En Azurmendi se come muy bien. Pero al mismo tiempo se come con mucho sentido. Todo está pensado para que el cliente tome conciencia de que forma parte de un todo y que el menú es solo un eslabón en esta experiencia iniciática que pretende explicar un paisaje y una forma de vida. Suponemos que Eneko lima los detalles, los procesa, mientras corre por estas verdes colinas de Larrabetzu. En esas mismas laderas, Juanjo Muñoz recolecta salicornia, tréboles rosas y blancos, borraja, mostaza, botón de Venus... que se incorporan cada día a los platos con esa vocación de pertenencia a un territorio que empapa la filosofía de Azurmendi.
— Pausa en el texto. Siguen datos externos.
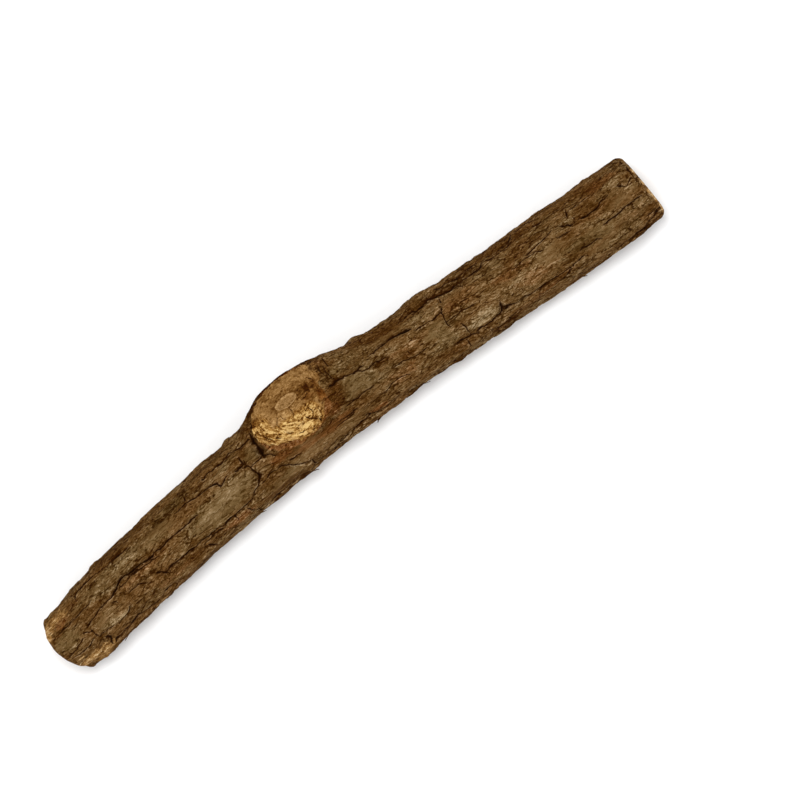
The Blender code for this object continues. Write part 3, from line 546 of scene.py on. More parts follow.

Los dos largos menús de Atxa están pensados como un viaje, pero un viaje próximo, sin perder nunca de vista el entorno. De hecho se comienza junto a la recepción con un picnic (tarta de queso de Etxano, brioche de anguila ahumada, piruleta helada de tomate) para pasar luego a la cocina donde el propio Muñoz y su compañera Leire Eguilondo preparan al instante un nabo (de Nabarniz) con un sorprendente txakoli marino. El paseo nos lleva más tarde al invernadero, convertido en lujuriosa alacena, para gozar a rabiar con el jugo de manzana fermentada, el cornetto de especias, la hoja de hierbas y la refrescante kaipiritxa.

Ya en el comedor, y atendidos por la sumiller Miren Yubero, empieza un auténtico festín (la vista goza: la presencia de los platos es arrebatadora). Limón grass y vermouth, el ya clásico huevo trufado y el bellísimo y sabroso erizo al natural conducen a unos diminutos guisantes lágrima. Memorable y sabrosísima la reinterpretación de las setas al ajillo. El bogavante asado con mantequilla evidencia a un cocinero que ha hecho los deberes desde muy joven y que busca las matrículas con el salmonete al horno con trigo estofado y con una monumental castañeta (glándula salivar) de cochinos ibéricos de Joselito que, recuerda Atxa, era el bocado preferido de los críos en las txarribodas. Los postres, coloristas y refrescantes (frutos rojos con bizcocho de menta, chocolate con cacahuete y regaliz) dan paso a una caja (el sueño de Willy Wonka) de petits fours.

«Quien come en Azurmendi es un explorador. Hay que enseñarle cosas que no conoce», reconoce un chef muy volcado en el exterior (Tokio, Londres) y con gran presencia pública (MasterChef, próximo libro en Montagud y uno de esos jurados de Top Chef a los que conviene escuchar), pero que se mantiene aferrado a esta tierra de la que mana su cocina y con la que llega hasta el fin del mundo.